* [Directions for this task] In the listing below, locate the line that contains "hollow from below" and the line that contains "import math". Restate word for word those two lines and every line between them, and nothing else.
——————
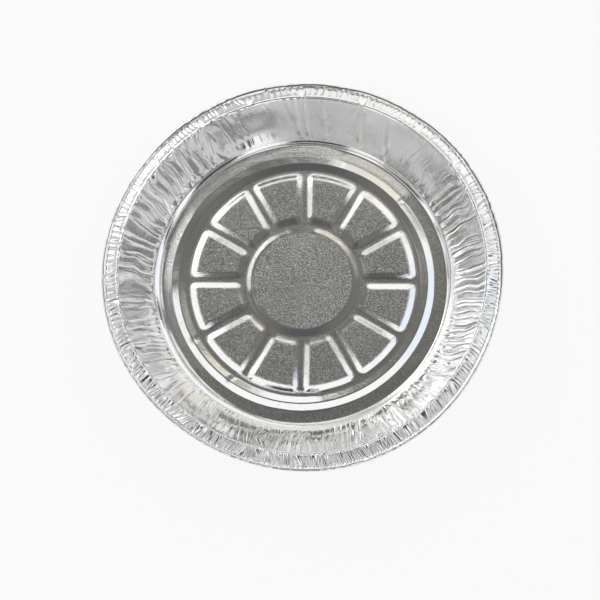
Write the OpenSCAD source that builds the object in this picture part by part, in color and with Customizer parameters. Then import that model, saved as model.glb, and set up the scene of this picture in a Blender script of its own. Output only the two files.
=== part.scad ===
// Foil pie tin, pressed from one thin sheet.
// Millimetres, +Z up, resting plane at z = 0, centre of the base on the Z axis.
// Looking down into the tin, azimuth 0 is +X and angles turn anticlockwise.

/* [Sheet] */
// thickness of the sheet
sheet_t = 0.3; // [0.25:0.01:0.36]

/* [Base] */
// diameter of the base where the wall begins
base_d = 171; // [169:1:185]
// height of the pressed disc and pads above the low base
press_h = 1.3; // [1:0.1:1.8]
// run of the sloped edge of the disc and pads
slope_run = 3.9; // [3.4:0.1:4.4]
// diameter of the flat top of the centre disc
disc_d = 60; // [56:1:63]

/* [Pads] */
// number of wedge pads round the disc
pad_count = 12; // [10:1:14]
// low web between the foot of the disc and the feet of the pads
web_w = 1.6; // [1:0.1:2.4]
// run of the slope at the inner end of a pad
pad_inner_run = 4.4; // [3.6:0.1:5]
// length of the flat top of a pad along its spoke
pad_len = 23.4; // [20:0.2:24.8]
// width from pad top to pad top across a spoke
spoke_w = 10.2; // [9.4:0.1:12]

/* [Ring bead] */
// low gap between the pads and the ring bead
bead_gap = 2.9; // [2:0.1:3.8]
// width of the ring bead
bead_w = 8.1; // [7:0.1:9]
// height of the ring bead
bead_h = 1.3; // [1:0.1:1.8]

/* [Wall] */
// diameter of the mouth at the top line of the wall
mouth_d = 214.4; // [210:0.2:224]
// height of the top line above the base
wall_h = 26; // [22:0.5:34]
// outward run of the smooth foot of the wall
foot_run = 2.6; // [2:0.1:3.4]
// rise of the smooth foot of the wall
foot_rise = 1.9; // [1.4:0.1:2.6]

/* [Folds] */
// number of pleats round the wall
pleat_count = 175; // [140:5:175]
// depth of a pleat to each side of the wall line
pleat_depth = 0.62; // [0.3:0.02:0.66]
// depth of a crease to each side of the ledge line
ledge_crease = 0.4; // [0.1:0.02:0.44]
// number of points on the top line where pleats gather
gather_count = 40; // [24:1:40]
// how far pleats are drawn to a gather point, in degrees
gather_pull = 0.8; // [0:0.05:0.9]
// how far pleats lean round the tin, in degrees
lean = 3; // [0:0.25:3.5]

/* [Rim] */
// width of the sloping ledge outside the top line
ledge_w = 7.3; // [6:0.1:9]
// fall of the ledge from the top line to the crease of the curl
ledge_drop = 3.4; // [2:0.1:4.4]
// outside diameter of the curled edge
curl_d = 2.8; // [2.4:0.1:3.4]
// how far the rim is bent out into three soft lobes
lobe_three = 0.72; // [0:0.04:1]
// how far the rim is bent out into four soft lobes
lobe_four = 0.36; // [0:0.04:0.6]

/* [Hidden] */

foil_colour = [0.78, 0.79, 0.8];
// arcs of the exact round parts
$fn = 144;

// radii of the pressed base, from the axis outward
base_r = base_d / 2;
disc_r = disc_d / 2;
disc_foot_r = disc_r + slope_run;
pad_in_r = disc_foot_r + web_w + pad_inner_run;
pad_out_r = pad_in_r + pad_len;
bead_in_r = pad_out_r + slope_run + bead_gap;
// the foot of the wall laps into the base sheet, a hair inside both its faces
lap_w = 3;
lap_step = 0.02;
// the base sheet ends this far inside the line where the wall begins
plate_back = 0.6;
plate_r = base_r - plate_back;

// section of the wall, as radius and height on the inside face
base_top = sheet_t - lap_step;
foot_end = [base_r + foot_run, base_top + foot_rise];
mouth = [mouth_d / 2, sheet_t + wall_h];
ledge_end = mouth + [ledge_w, -ledge_drop];

function unit(v) = v / norm(v);
// the normal that points to the underside of a section line
function under(v) = [unit(v)[1], -unit(v)[0]];
// the offset of a corner between two section lines
function corner(a, b) = sheet_t * (a + b) / (1 + a * b);

wall_under = under(mouth - foot_end);
ledge_under = under(ledge_end - mouth);
foot_under = under([foot_run, foot_rise]);

// the curled edge starts in the crease at the end of the ledge
curl_r = curl_d / 2;
curl_start = 200;
curl_mid = ledge_end - curl_r * [cos(curl_start), sin(curl_start)];
curl_inner_r = curl_r - sheet_t;
curl_angles = [130, 60, -10, -80];
crease_under = ledge_end + sheet_t * unit(ledge_under - [cos(curl_start), sin(curl_start)]);
function on_curl(a, r) = curl_mid + r * [cos(a), sin(a)];

// two fine columns make one pleat, five fine columns meet one plain column
fine_n = 2 * pleat_count;
step_n = 5;
plain_n = fine_n / step_n;
half_n = 2;

// share of the wall height at each pleated ring
heights = [0.14, 0.34, 0.58, 0.82, 1];
// share of the pleat depth at each pleated ring
depths = [0.75, 1, 1, 0.8, 0.3];

// pleats gather and lean more the higher they stand
function turned(a, up) = a + up * (gather_pull * sin(gather_count * a) + lean * sin(5 * a + 50));

// uneven strength of one pleat at one ring
function uneven(i, ring) = 0.72 + 0.28 * sin(97 * i + 53 * ring) * cos(41 * i - 31 * ring);
function fold(i, ring) = (i % 2 == 0 ? 1 : -1) * uneven(i, ring);

// the rim is bent in step with the height, and its reach stays centred on the base
function lobes(a) = lobe_three * cos(3 * a - 152) + lobe_four * cos(4 * a - 58);
function off_centre(a) = (lobes(a) - lobes(a + 180)) / 2;
function bent(a) = lobes(a) - off_centre(0) * cos(a) - off_centre(90) * sin(a);

// one ring of points, at a section point pushed along its underside normal
function ring_point(p, push, n, i, count, up) =
    let (a = 360 * i / count, t = turned(a, up), q = p + push * n, r = q[0] + up * bent(t))
    [r * cos(t), r * sin(t), q[1]];
function plain_ring(p, up) = [for (i = [0 : plain_n - 1]) ring_point(p, 0, [0, 0], i, plain_n, up)];
function pleated_ring(p, n, depth, ring, up) =
    [for (i = [0 : fine_n - 1]) ring_point(p, depth * fold(i, ring), n, i, fine_n, up)];

function wall_point(up) = foot_end + up * (mouth - foot_end);
top_under = corner(wall_under, ledge_under);
function wall_skin(k) = k == len(heights) - 1 ? top_under : sheet_t * wall_under;
function wall_ring(k, skin) =
    pleated_ring(wall_point(heights[k]) + skin, wall_under, pleat_depth * depths[k], k, heights[k]);
function ledge_ring(skin) = pleated_ring(ledge_end + skin, ledge_under, ledge_crease, len(heights), 1);

// closed loop of rings: up the inside, round the curl and back down the underside
last = len(heights) - 1;
inside_rings = [
    plain_ring([base_r - lap_w, base_top], 0),
    plain_ring([base_r, base_top], 0),
    plain_ring(foot_end, 0),
    for (k = [0 : last]) wall_ring(k, [0, 0]),
    ledge_ring([0, 0])
];
curl_rings = [
    for (a = curl_angles) plain_ring(on_curl(a, curl_r), 1),
    for (k = [len(curl_angles) - 1 : -1 : 0]) plain_ring(on_curl(curl_angles[k], curl_inner_r), 1),
    plain_ring(crease_under, 1)
];
under_foot = (sheet_t - 2 * lap_step) / sheet_t * corner([0, -1], foot_under);
under_rings = [
    ledge_ring(sheet_t * ledge_under),
    for (k = [last : -1 : 0]) wall_ring(k, wall_skin(k)),
    plain_ring(foot_end + corner(foot_under, wall_under), 0),
    plain_ring([base_r + under_foot[0], lap_step], 0),
    plain_ring([base_r - lap_w, lap_step], 0)
];
rings = concat(inside_rings, curl_rings, under_rings);

// index of the first point of each ring
function starts(k) = k == 0 ? [0] : let (s = starts(k - 1)) concat(s, [s[k - 1] + len(rings[k - 1])]);
first = starts(len(rings) - 1);
function at(ring, i) = first[ring] + i % len(rings[ring]);

// faces between two rings of the same count
function even_band(a, b) = [
    for (i = [0 : len(rings[a]) - 1])
    each [[at(a, i), at(a, i + 1), at(b, i + 1)], [at(a, i), at(b, i + 1), at(b, i)]]
];
// faces from a plain ring to a fine ring
function opening_band(a, b) = [
    for (j = [0 : plain_n - 1])
    each [
        for (m = [0 : half_n - 1]) [at(a, j), at(b, step_n * j + m + 1), at(b, step_n * j + m)],
        [at(a, j), at(a, j + 1), at(b, step_n * j + half_n)],
        for (m = [half_n : step_n - 1]) [at(a, j + 1), at(b, step_n * j + m + 1), at(b, step_n * j + m)]
    ]
];
// faces from a fine ring to a plain ring
function closing_band(a, b) = [for (f = opening_band(b, a)) [f[0], f[2], f[1]]];
function band(a, b) =
    len(rings[a]) == len(rings[b]) ? even_band(a, b) :
    len(rings[a]) < len(rings[b]) ? opening_band(a, b) : closing_band(a, b);

// pleated wall, creased ledge and curled edge as one folded skin
module wall_and_rim() {
    polyhedron(
        points = [for (r = rings) each r],
        faces = [for (k = [0 : len(rings) - 1]) each band(k, (k + 1) % len(rings))],
        convexity = 12
    );
}

// section of the base: centre disc, low floor and ring bead, lifted by z
bead_arc = [for (s = [0 : 1 / 6 : 1]) [bead_in_r + bead_w * s, bead_h * (1 - cos(360 * s)) / 2]];
function base_line(z) = concat(
    [[0, press_h + z], [disc_r, press_h + z], [disc_foot_r, z]],
    [for (p = bead_arc) p + [0, z]],
    [[plate_r, z]]
);
function back(v) = [for (i = [len(v) - 1 : -1 : 0]) v[i]];
module base_sheet() {
    rotate_extrude() polygon(concat(base_line(0), back(base_line(sheet_t))));
}

// corners of a pad top: on a circle, at half a spoke's width from the spoke line
spoke_a = 180 / pad_count;
function pad_corner(r) =
    let (g = spoke_w / 2, t = sqrt(r * r - g * g))
    [t * cos(spoke_a) + g * sin(spoke_a), g * cos(spoke_a) - t * sin(spoke_a)];
in_a = atan2(pad_corner(pad_in_r)[1], pad_corner(pad_in_r)[0]);
out_a = atan2(pad_corner(pad_out_r)[1], pad_corner(pad_out_r)[0]);
side_a = -90 - spoke_a;
corner_steps = 3;

// the lower half of a pad outline, from its inner middle to its outer middle
// each entry is the top point's index, the direction of its slope and the run's share
outer_steps = 2;
top_half = [
    [pad_in_r, 0],
    pad_corner(pad_in_r),
    pad_corner(pad_out_r),
    pad_out_r * [cos(out_a / outer_steps), sin(out_a / outer_steps)],
    [pad_out_r, 0]
];
slopes_half = [
    [0, 180, pad_inner_run],
    for (m = [0 : corner_steps])
        let (s = m / corner_steps)
        [1, (1 - s) * (in_a - 180) + s * side_a, (1 - s) * pad_inner_run + s * slope_run],
    for (m = [0 : corner_steps])
        let (s = m / corner_steps)
        [2, (1 - s) * side_a + s * out_a, slope_run],
    [3, out_a / outer_steps, slope_run],
    [4, 0, slope_run]
];
half_last = len(top_half) - 1;
// the upper half mirrors the lower one
top_points = concat(top_half, [for (k = [half_last - 1 : -1 : 1]) [top_half[k][0], -top_half[k][1]]]);
slopes = concat(
    slopes_half,
    [for (k = [len(slopes_half) - 2 : -1 : 1])
        let (e = slopes_half[k]) [2 * half_last - e[0], -e[1], e[2]]]
);

// one pad: its flat top at z, its slopes carried down to z_low
module pad_block(z, z_low) {
    share = (z - z_low) / press_h;
    tops = [for (p = top_points) [p[0], p[1], z]];
    lows = [
        for (e = slopes)
        let (p = top_points[e[0]])
        [p[0] + share * e[2] * cos(e[1]), p[1] + share * e[2] * sin(e[1]), z_low]
    ];
    nt = len(tops);
    nl = len(lows);
    side_faces = [
        for (i = [0 : nl - 1])
        let (j = (i + 1) % nl, ti = slopes[i][0], tj = slopes[j][0])
        each (ti == tj ? [[ti, nt + j, nt + i]] : [[ti, tj, nt + j], [ti, nt + j, nt + i]])
    ];
    polyhedron(
        points = concat(tops, lows),
        faces = concat([[for (i = [nt - 1 : -1 : 0]) i]], [[for (i = [0 : nl - 1]) nt + i]], side_faces),
        convexity = 4
    );
}
module pads(z, z_low) {
    for (k = [0 : pad_count - 1]) {
        rotate([0, 0, (2 * k + 1) * spoke_a]) pad_block(z, z_low);
    }
}

// the pressed base: pads raised on the top face and hollow from below
module base() {
    difference() {
        union() {
            base_sheet();
            pads(press_h + sheet_t, sheet_t / 2);
        }
        pads(press_h, -sheet_t / 2);
    }
}

module foil_tin() {
    color(foil_colour) union() {
        base();
        wall_and_rim();
    }
}

foil_tin();
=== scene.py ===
# %% [markdown]
# # A foil pie tin
#
# A pie tin of this kind is one disc of thin aluminium, pressed between two dies in a single stroke. The
# dies give it a flat centre disc, twelve wedge pads, a ring bead and a smooth foot. The rest of the sheet
# has to find room where the disc is too wide, so the wall gathers into pleats, and the edge is curled
# over to make it safe and stiff.
#
# This lesson builds the tin as one sheet, the way it is pressed. We keep to the sizes of the CAD model,
# in millimetres, and turn them into metres only when the mesh is made. First we load that model, which
# stays as the fixed frame.

# %% Load the frame
import math

import bpy
import numpy as np
from mathutils import Matrix, Vector, noise


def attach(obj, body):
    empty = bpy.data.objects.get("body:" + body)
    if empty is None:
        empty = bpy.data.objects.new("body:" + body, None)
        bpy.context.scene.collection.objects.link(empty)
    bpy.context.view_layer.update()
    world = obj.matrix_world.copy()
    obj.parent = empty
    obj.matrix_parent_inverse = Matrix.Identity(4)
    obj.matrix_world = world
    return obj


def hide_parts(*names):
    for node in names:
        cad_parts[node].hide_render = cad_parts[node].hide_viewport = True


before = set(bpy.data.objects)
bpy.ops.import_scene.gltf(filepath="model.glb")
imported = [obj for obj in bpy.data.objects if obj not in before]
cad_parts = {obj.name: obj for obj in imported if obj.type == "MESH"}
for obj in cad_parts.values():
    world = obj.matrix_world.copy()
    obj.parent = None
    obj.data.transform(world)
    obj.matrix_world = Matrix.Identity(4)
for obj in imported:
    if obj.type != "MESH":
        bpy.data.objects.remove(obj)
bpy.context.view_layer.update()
MM = 0.001

# %% [markdown]
# ## The sizes of the pressing
#
# These are the radii and heights of the inside face. The press lifts the spokes, the disc, the pads and
# the ring bead by small steps. They are shallow, but foil is shiny, so even a shallow slope shows as a
# crisp light or dark band. The radii are those of the CAD model. The heights inside the bead are a little
# greater than there, because we set them by the bands that the slopes show.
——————
* [Correct answer]
// the pressed base: pads raised on the top face and hollow from below
module base() {
    difference() {
        union() {
            base_sheet();
            pads(press_h + sheet_t, sheet_t / 2);
        }
        pads(press_h, -sheet_t / 2);
    }
}

module foil_tin() {
    color(foil_colour) union() {
        base();
        wall_and_rim();
    }
}

foil_tin();
=== scene.py ===
# %% [markdown]
# # A foil pie tin
#
# A pie tin of this kind is one disc of thin aluminium, pressed between two dies in a single stroke. The
# dies give it a flat centre disc, twelve wedge pads, a ring bead and a smooth foot. The rest of the sheet
# has to find room where the disc is too wide, so the wall gathers into pleats, and the edge is curled
# over to make it safe and stiff.
#
# This lesson builds the tin as one sheet, the way it is pressed. We keep to the sizes of the CAD model,
# in millimetres, and turn them into metres only when the mesh is made. First we load that model, which
# stays as the fixed frame.

# %% Load the frame
import math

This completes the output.